Anil Kapoor v. Simply Life India7

Delhi HC, 2023

Acknowledges   deepfake    impersonation

and recognized the Synthetic media harm.

Amitabh Bachchan v. Unknown8

Delhi HC, 2024

AI voice cloning recognised as a violation

of personality rights

 

 

Asha Bhosle v. Mayk Inc & Ors9

 

 

Bombay HC, Oct 2025

This order extends the evidentiary horizon by explicitly requiring preservation of digital logs, a precedent for admissibility and  forensic  verification  under  the

forthcoming IT Rules.

These orders reflect a growing judicial maturity, shifting the focus from protecting reputation to ensuring procedural authenticity in how digital evidence is treated. They affirm that personality rights and evidentiary safeguards are now converging terrains of digital justice.

V. COMPARATIVE FRAMEWORKS AND INDIAN FEASIBILITY

As held in Vishaka v. State of Rajasthan10 and reiterated in People’s Union for Civil Liberties v. Union of India,11 Indian courts borrow from international and comparative law only when doctrinally compatible with constitutional principles. This contextual approach was reaffirmed in Justice K.S. Puttaswamy Case12 where the Supreme Court endorsed comparative reference as an interpretive aid—but cautioned that the ultimate contours of rights must remain anchored in India’s constitutional text and ethos. Three systems illustrate boundaries of adaptation i.e:

The comparative lesson is crystal clear that India should imitate process, not form. Foreign evidentiary models work because they stand on mature forensic ecosystems. Before importing their procedures, India must first invest in building the institutional and technical capacity that makes authenticity provable, not presumed.

VI. JUDICIAL TRENDS AND REFORM PATHWAYS

India’s approach to deepfakes reflects both progress and unease. Courts have shown commendable sensitivity to the reputational harm that synthetic content can inflict, yet they continue to struggle with the procedural question of how such material should be tested and proved. Deepfakes test the very constitution of justice, eroding truth, authenticity, and trust. The Bharatiya Sakshya Adhiniyam, 2023 refines form without substance, and the Information Technology Rules, 2025 police content more than proof. Real reform demands clear law, agile procedure, and forensic strength—lest illusion eclipse fact and fairness in India’s courts.
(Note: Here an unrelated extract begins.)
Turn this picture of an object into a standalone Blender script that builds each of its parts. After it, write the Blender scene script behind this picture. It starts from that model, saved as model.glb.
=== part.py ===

(a) Proposed Insertion of Section 63A, Bharatiya Sakshya Adhiniyam, 2023

“ Section 63A: Synthetic Media Evidence

This formulation fits within Parliament’s competence under Entry 12, List III, and enforces procedural fairness under Article 21.16

(b) Procedural Integration:

under Section 349(4) BNSS, 2023 empowers courts to issue electronic summons or production orders. A practice direction could require that any party tendering digital media file, an accompanying Deepfake Disclosure Affidavit confirming whether AI tools were used. This embeds verification within existing procedural powers without statutory overhaul.
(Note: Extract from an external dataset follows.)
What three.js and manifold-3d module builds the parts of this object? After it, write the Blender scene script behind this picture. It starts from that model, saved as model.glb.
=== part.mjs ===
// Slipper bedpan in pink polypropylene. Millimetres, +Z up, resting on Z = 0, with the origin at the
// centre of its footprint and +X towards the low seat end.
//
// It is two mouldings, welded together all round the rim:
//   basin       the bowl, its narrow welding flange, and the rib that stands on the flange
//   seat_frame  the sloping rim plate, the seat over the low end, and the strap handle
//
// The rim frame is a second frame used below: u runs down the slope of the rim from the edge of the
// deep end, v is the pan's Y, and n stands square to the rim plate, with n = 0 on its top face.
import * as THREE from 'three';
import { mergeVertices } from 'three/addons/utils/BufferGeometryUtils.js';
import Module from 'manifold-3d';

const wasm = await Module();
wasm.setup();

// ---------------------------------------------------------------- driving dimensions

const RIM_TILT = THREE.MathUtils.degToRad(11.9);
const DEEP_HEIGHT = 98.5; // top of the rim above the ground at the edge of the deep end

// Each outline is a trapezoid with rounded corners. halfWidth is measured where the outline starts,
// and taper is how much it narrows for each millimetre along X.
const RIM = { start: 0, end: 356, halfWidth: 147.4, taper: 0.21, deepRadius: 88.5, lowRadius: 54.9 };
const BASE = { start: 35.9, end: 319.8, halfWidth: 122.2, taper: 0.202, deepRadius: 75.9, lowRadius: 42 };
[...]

(c) Institutional Capacity:

Under the NFSI 2024 Scheme,17 each State will house an AI- enabled forensic division by 2027. Courts should be authorised to requisition these units via notifications u/s 39(2) BSA. Judicial academies must include AI-forensics training to translate technical reports into admissible reasoning.

(d) Constitutional Dimensions:

The right to a fair trial under Article 21 demands procedures that are just, fair and reasonable.18 Conviction or defamation based on unverified synthetic evidence would offend this guarantee. At the same time, Articles 245 and 24619 mark the outer limits of legislative competence. Any reform of evidentiary procedure must come through Parliament, not through judicial improvisation, so that the balance between innovation and separation of powers reaffirmed in Article 141 remains

VII. CONCLUSION

Deepfakes represent more than a technological upheaval they strike at the constitutional heart of evidentiary justice. The Bharatiya Sakshya Adhiniyam, 2023 updates the vocabulary of proof but not its substance, while the platform duties introduced under the 2025 IT Rules may curb online harm yet do little to secure the authenticity of evidence inside a courtroom.

A credible national response must move in step with technology on three fronts. Parliament should begin by amending the Bharatiya Sakshya Adhiniyam, 2023 to insert Section 63A, explicitly recognising and regulating the authentication of synthetic media. Procedural law must follow suit through Deepfake Disclosure Affidavits under Section 349(4) of the Bharatiya Nagarik Suraksha Sanhita, 2023, and Order XI Rule 14 of the Code of Civil Procedure, requiring parties to disclose any AI-generated evidence before trial. Institutional capacity must also keep pace with these reforms, the National Forensic Science Infrastructure Scheme, 2024 must be implemented in full to establish AI enabled forensic units across States and to train judges to evaluate such evidence with skill and discernment.

Until Parliament acts, the judiciary should invoke Section 349(4) of the BNSS creatively, issuing practice directions that make AI-disclosure affidavits mandatory. Delay threatens more than procedural confusion; it endangers the credibility of justice itself, allowing algorithmic illusion to eclipse verifiable truth.